The company’s latest disclosure comes as New Jersey experiences a fresh wave of corporate job realignments and downsizing across the retail and logistics sectors.
Just days earlier, Amazon notified state officials that more than 870 jobs will be eliminated in New Jersey as part of a sweeping organizational overhaul that affects roughly 16,000 positions nationwide. The scale and timing of the two announcements have renewed concerns among regional workforce planners about the stability of corporate and technology-focused employment in the state.
In Hoboken, where the local economy is heavily influenced by office employment and commuter-based professional jobs, the continued repositioning of large corporate employers carries significant implications for commercial real estate, small businesses and municipal tax revenue.
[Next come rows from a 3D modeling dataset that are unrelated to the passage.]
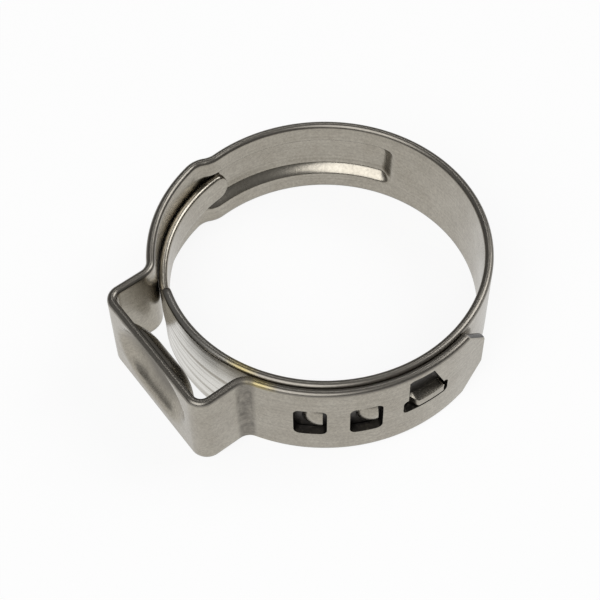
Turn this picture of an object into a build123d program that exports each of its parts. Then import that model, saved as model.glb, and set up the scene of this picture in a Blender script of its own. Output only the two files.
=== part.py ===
from build123d import *
from math import acos, atan2, cos, degrees, radians, sin, sqrt, tan
import os

# Ear hose clamp: one stainless strip, 7 mm wide, wound into a ring that overlaps itself.
# Millimetres. The bore runs along Z, its lower edge lies on Z = 0, and the ear points along +X.
# Angles are counted from +X, counter-clockwise seen from above.

# the strip and the bore it is wound round
bore_diameter = 22.8
band_width = 7.0
strip_thickness = 0.65
layer_gap = 0.05
edge_break = 0.15

# the ear: a squared arch, squeezed to close the clamp
ear_inside_width = 10.75
ear_inside_height = 2.45
ear_lean = 2.8
ear_inner_corner_radius = 0.6
ear_foot_radius = 1.0
dimple_length = 6.9
dimple_height = 4.9
dimple_depth = 1.6

# the inner end: a shoulder under the ear, then a narrow tongue that bridges it
shoulder_angle = -19.6
shoulder_corner_radius = 0.8
tongue_width = 2.5
tongue_tip_angle = -85.9
tongue_tip_radius = 0.9

# the step outward that makes room for the tongue, and the channel the tongue slides in
joggle_angle = -82.9
joggle_radius = 1.8
tongue_clearance = 0.25
channel_wall_run = 0.4
channel_corner_radius = 0.5
channel_end_angle = -152.3

# the outer end: it leaves the ring straight and has cut corners
tail_angle = 101.4
tail_length = 2.5
end_chamfer = 1.9

# two windows near the ear, each over a pocket hook
first_window_angle = 54.1
window_pitch_angle = 17.55
window_length = 2.33
window_height = 2.85
window_corner_radius = 0.45
hook_clearance = 0.3
hook_side_clearance = 0.2
hook_length = 1.35
hook_rise = 0.6

# the bell-shaped opening near the outer end, and the lip that stands in its slot
bell_angle = 86.9
bell_slot_length = 3.73
bell_slot_height = 1.4
bell_slot_corner = 0.35
bell_top_height = 2.25
bell_foot_left = 1.5
bell_foot_right = 1.47
bell_top_right = 0.45
lip_length = 2.85
lip_shift = 0.25
lip_height = 0.8
lip_ramp = 0.5
lip_clearance = 0.06
lip_proud = 0.05
lip_pocket_depth = 0.5
lip_pocket_wall = 0.45
lip_skirt = 0.25

# how far cutters run past a face, how far the tongue is rooted in the strip (degrees),
# and a hair's breadth that keeps two faces from coinciding
overrun = 1.0
tongue_root_angle = 8.0
hair = 0.001

# derived sizes
half_thickness = strip_thickness / 2
mid_height = band_width / 2
bore_radius = bore_diameter / 2
inner_face = bore_radius + strip_thickness
outer_bore = inner_face + layer_gap
outer_face = outer_bore + strip_thickness
between_layers = inner_face + layer_gap / 2
mid_inner = bore_radius + half_thickness
mid_outer = outer_bore + half_thickness
wall_outside = inner_face + ear_inside_height + strip_thickness
wall_mid = wall_outside - half_thickness
leg_offset = (ear_inside_width + strip_thickness) / 2
hook_width = window_height - 2 * hook_side_clearance
channel_floor = tongue_width + 2 * tongue_clearance
channel_opening = channel_floor + 2 * channel_wall_run
wall_slope = channel_wall_run / (outer_bore - bore_radius)


def polar(radius, angle):
    return Vector(radius * cos(radians(angle)), radius * sin(radians(angle)))


def bearing(point, centre=Vector(0, 0)):
    return degrees(atan2(point.Y - centre.Y, point.X - centre.X))


def bend(centre, radius, start, sweep):
    """A bend of the strip's middle line, as (outside edge, inside edge) of the strip."""
    side = 1 if sweep > 0 else -1

    def arc(r):
        points = [centre + polar(r, start + sweep * part) for part in (0, 0.5, 1)]
        return Edge.make_three_point_arc(*points)

    return arc(radius + side * half_thickness), arc(radius - side * half_thickness)


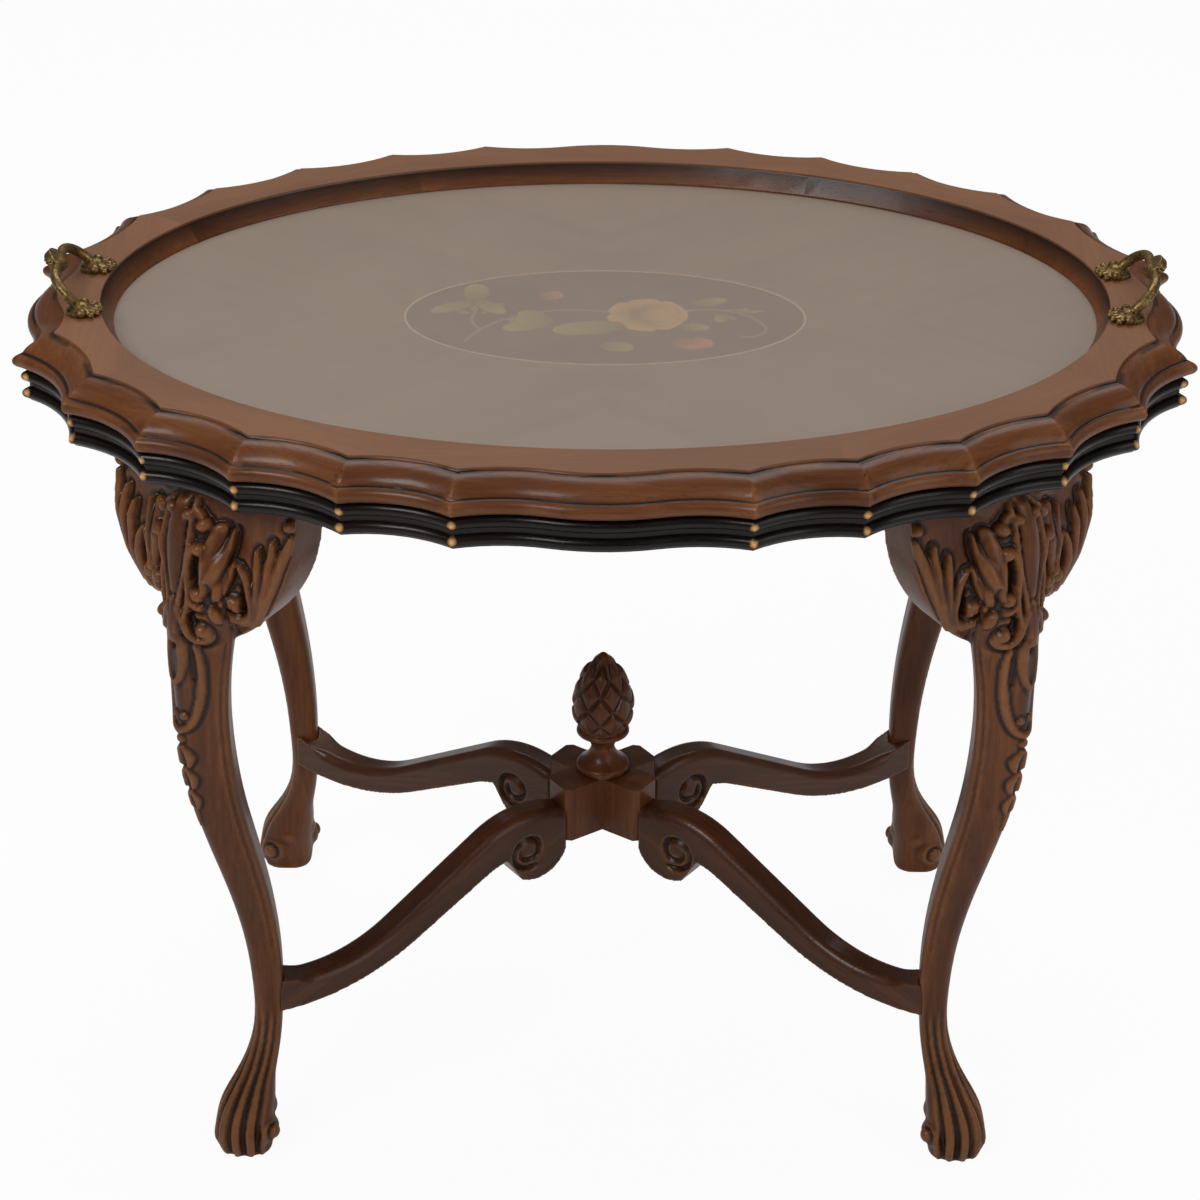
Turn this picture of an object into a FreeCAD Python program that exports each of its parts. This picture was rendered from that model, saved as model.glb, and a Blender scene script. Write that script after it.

Walmart officials said the changes tied to the Hoboken filing should be viewed primarily as position eliminations or relocations connected to corporate consolidation—not a localized workforce exit.
For employees affected by the May 1 transition, the decision often comes down to whether relocation to Arkansas or California is feasible, particularly for workers who have established families, housing and professional networks in the New York–New Jersey region.
As Walmart continues to narrow its corporate footprint to a handful of strategic hubs, Hoboken’s role within the company’s national operations appears to be shifting—away from serving as a major standalone corporate center and toward functioning as a smaller, more specialized office within a tightly centralized corporate network.
What is clear is that New Jersey’s job market has entered 2026 with renewed uncertainty. Nearly 2,000 workers across the state are now confronting abrupt career disruptions, and communities from suburban shopping districts to industrial logistics hubs are being forced to adapt quickly to a changing employment landscape that shows little sign of slowing its transformation.